- _Exercise details_: Reproduce exactly and only the lines running from the one with "return pair.part" through the one with "# Oboe case", both end lines included.

- _Given material_:
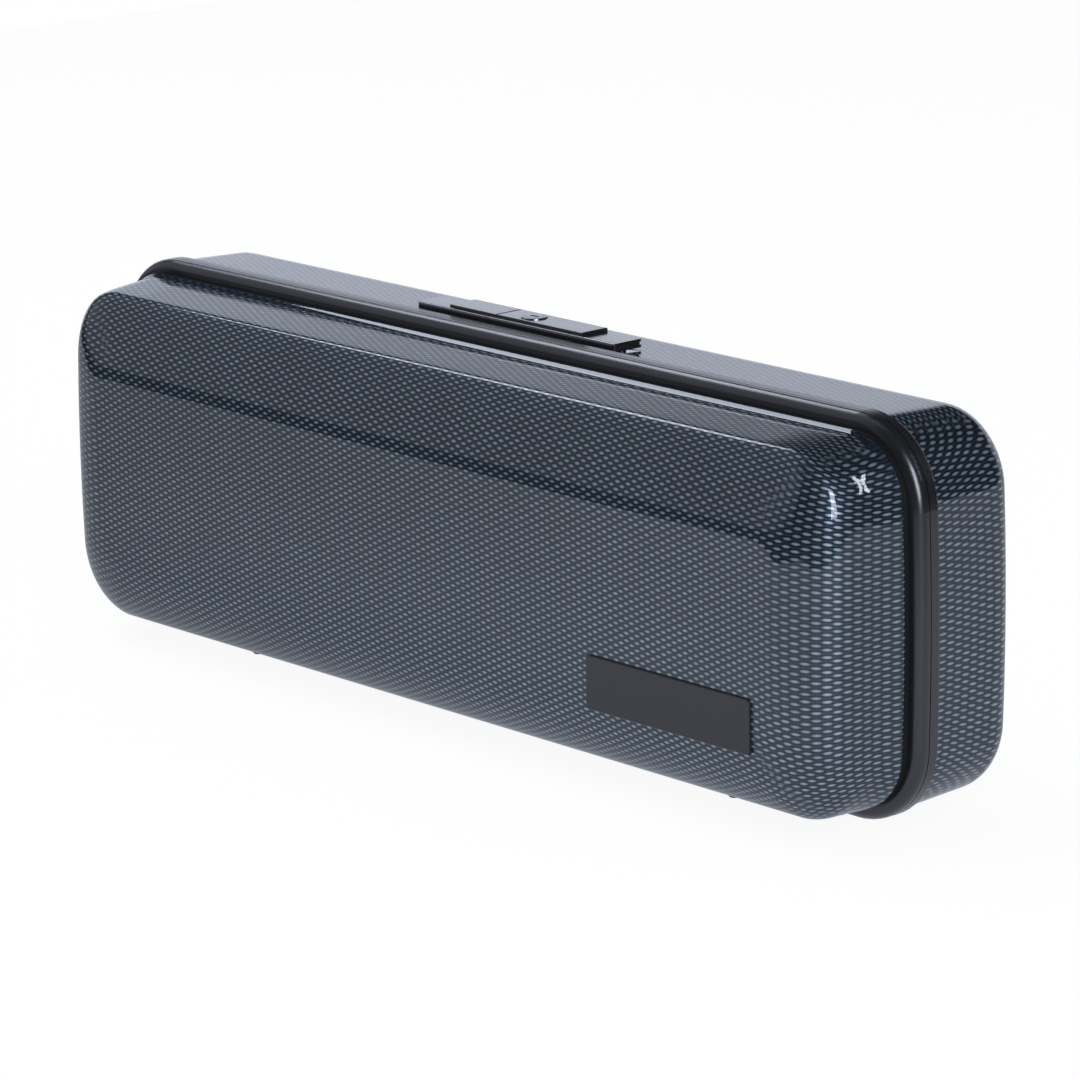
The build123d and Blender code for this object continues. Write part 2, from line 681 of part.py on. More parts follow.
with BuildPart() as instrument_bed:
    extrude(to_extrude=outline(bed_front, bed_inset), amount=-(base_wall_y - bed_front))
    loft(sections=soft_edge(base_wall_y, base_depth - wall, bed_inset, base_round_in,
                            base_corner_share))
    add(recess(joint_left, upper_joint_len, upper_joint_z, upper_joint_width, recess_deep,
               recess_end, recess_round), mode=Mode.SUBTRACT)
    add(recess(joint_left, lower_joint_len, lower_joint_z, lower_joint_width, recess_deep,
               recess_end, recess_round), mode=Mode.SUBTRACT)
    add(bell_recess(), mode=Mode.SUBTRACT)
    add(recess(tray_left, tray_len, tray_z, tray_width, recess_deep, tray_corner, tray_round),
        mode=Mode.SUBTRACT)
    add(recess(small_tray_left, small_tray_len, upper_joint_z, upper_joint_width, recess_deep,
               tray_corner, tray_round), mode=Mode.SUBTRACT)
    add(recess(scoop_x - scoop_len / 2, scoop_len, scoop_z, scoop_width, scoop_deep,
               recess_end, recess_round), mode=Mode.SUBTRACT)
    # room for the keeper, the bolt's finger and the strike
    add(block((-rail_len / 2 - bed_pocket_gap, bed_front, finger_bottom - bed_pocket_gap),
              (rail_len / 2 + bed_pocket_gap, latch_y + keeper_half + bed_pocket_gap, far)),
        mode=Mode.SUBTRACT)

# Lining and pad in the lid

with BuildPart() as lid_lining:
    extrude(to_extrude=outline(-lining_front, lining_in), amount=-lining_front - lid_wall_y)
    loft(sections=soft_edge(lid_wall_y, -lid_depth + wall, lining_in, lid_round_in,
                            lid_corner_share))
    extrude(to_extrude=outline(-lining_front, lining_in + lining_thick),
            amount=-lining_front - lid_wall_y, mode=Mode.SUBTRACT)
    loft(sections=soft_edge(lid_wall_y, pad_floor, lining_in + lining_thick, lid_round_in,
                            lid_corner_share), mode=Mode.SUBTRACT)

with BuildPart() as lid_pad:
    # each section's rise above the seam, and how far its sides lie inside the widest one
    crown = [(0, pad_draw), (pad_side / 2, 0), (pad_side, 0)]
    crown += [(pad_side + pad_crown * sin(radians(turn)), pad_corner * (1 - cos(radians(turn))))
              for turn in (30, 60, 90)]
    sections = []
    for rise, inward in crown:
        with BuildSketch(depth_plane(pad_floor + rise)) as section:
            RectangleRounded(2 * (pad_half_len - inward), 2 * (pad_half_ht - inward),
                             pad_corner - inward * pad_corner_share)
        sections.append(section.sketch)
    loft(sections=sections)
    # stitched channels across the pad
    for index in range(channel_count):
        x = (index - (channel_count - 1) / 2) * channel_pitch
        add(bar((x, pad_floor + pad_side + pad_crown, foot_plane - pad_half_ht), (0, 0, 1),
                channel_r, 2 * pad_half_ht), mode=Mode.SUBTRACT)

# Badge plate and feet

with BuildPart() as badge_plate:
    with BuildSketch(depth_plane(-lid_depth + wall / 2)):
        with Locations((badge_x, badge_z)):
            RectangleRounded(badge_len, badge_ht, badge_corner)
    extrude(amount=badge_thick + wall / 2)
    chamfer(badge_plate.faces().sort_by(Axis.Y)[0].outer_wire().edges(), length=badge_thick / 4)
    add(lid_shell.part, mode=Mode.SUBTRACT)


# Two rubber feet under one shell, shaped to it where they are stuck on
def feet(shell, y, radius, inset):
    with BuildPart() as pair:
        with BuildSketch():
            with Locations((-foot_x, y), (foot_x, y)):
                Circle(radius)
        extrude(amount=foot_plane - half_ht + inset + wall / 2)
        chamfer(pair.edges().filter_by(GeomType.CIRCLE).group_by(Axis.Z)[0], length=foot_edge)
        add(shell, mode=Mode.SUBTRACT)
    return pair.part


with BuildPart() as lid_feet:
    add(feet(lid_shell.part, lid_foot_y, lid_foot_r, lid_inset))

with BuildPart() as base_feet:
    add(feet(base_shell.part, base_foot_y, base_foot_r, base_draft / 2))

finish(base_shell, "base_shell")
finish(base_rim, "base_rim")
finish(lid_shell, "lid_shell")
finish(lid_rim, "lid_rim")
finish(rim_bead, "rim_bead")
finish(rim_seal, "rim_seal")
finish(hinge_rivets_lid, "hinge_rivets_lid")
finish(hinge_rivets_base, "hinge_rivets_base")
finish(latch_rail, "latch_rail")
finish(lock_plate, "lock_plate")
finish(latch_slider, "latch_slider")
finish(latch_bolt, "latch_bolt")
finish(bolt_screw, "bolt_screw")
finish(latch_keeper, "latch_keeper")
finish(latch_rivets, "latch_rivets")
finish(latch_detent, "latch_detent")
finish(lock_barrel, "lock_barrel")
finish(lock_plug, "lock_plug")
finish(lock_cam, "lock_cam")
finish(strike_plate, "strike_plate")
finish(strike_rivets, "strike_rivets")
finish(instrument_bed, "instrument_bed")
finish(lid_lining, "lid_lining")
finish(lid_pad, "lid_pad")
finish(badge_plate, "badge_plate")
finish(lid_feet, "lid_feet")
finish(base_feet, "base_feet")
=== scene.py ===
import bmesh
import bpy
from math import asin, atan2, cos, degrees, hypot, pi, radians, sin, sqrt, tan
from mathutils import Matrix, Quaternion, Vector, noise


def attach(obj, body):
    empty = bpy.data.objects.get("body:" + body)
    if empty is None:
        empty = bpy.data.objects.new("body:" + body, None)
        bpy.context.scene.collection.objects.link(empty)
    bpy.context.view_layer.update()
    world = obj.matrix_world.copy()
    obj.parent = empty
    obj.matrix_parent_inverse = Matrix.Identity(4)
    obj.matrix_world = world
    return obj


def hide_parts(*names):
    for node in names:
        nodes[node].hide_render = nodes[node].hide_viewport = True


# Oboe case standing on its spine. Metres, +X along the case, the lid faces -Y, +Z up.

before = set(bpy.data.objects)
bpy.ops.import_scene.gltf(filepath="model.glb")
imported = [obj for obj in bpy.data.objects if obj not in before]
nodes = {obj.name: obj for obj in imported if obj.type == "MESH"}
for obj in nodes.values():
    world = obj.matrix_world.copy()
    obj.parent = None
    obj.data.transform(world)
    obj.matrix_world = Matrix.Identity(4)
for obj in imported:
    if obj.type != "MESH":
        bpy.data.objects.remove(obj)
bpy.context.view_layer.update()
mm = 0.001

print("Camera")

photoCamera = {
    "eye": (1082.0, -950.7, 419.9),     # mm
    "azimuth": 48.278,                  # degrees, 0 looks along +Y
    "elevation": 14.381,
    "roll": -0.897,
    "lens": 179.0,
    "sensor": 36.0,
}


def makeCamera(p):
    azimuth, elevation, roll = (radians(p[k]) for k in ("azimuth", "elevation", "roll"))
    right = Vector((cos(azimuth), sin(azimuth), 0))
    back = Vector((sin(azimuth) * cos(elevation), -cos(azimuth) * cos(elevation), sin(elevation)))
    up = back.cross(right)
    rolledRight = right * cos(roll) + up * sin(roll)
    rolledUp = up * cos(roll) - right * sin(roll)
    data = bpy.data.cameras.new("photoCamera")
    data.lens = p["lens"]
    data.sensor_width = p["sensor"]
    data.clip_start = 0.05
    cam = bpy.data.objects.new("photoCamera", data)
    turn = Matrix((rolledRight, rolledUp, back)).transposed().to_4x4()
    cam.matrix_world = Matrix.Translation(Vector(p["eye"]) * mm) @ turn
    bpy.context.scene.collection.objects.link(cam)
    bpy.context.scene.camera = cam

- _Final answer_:
    return pair.part


with BuildPart() as lid_feet:
    add(feet(lid_shell.part, lid_foot_y, lid_foot_r, lid_inset))

with BuildPart() as base_feet:
    add(feet(base_shell.part, base_foot_y, base_foot_r, base_draft / 2))

finish(base_shell, "base_shell")
finish(base_rim, "base_rim")
finish(lid_shell, "lid_shell")
finish(lid_rim, "lid_rim")
finish(rim_bead, "rim_bead")
finish(rim_seal, "rim_seal")
finish(hinge_rivets_lid, "hinge_rivets_lid")
finish(hinge_rivets_base, "hinge_rivets_base")
finish(latch_rail, "latch_rail")
finish(lock_plate, "lock_plate")
finish(latch_slider, "latch_slider")
finish(latch_bolt, "latch_bolt")
finish(bolt_screw, "bolt_screw")
finish(latch_keeper, "latch_keeper")
finish(latch_rivets, "latch_rivets")
finish(latch_detent, "latch_detent")
finish(lock_barrel, "lock_barrel")
finish(lock_plug, "lock_plug")
finish(lock_cam, "lock_cam")
finish(strike_plate, "strike_plate")
finish(strike_rivets, "strike_rivets")
finish(instrument_bed, "instrument_bed")
finish(lid_lining, "lid_lining")
finish(lid_pad, "lid_pad")
finish(badge_plate, "badge_plate")
finish(lid_feet, "lid_feet")
finish(base_feet, "base_feet")
=== scene.py ===
import bmesh
import bpy
from math import asin, atan2, cos, degrees, hypot, pi, radians, sin, sqrt, tan
from mathutils import Matrix, Quaternion, Vector, noise


def attach(obj, body):
    empty = bpy.data.objects.get("body:" + body)
    if empty is None:
        empty = bpy.data.objects.new("body:" + body, None)
        bpy.context.scene.collection.objects.link(empty)
    bpy.context.view_layer.update()
    world = obj.matrix_world.copy()
    obj.parent = empty
    obj.matrix_parent_inverse = Matrix.Identity(4)
    obj.matrix_world = world
    return obj


def hide_parts(*names):
    for node in names:
        nodes[node].hide_render = nodes[node].hide_viewport = True


# Oboe case standing on its spine. Metres, +X along the case, the lid faces -Y, +Z up.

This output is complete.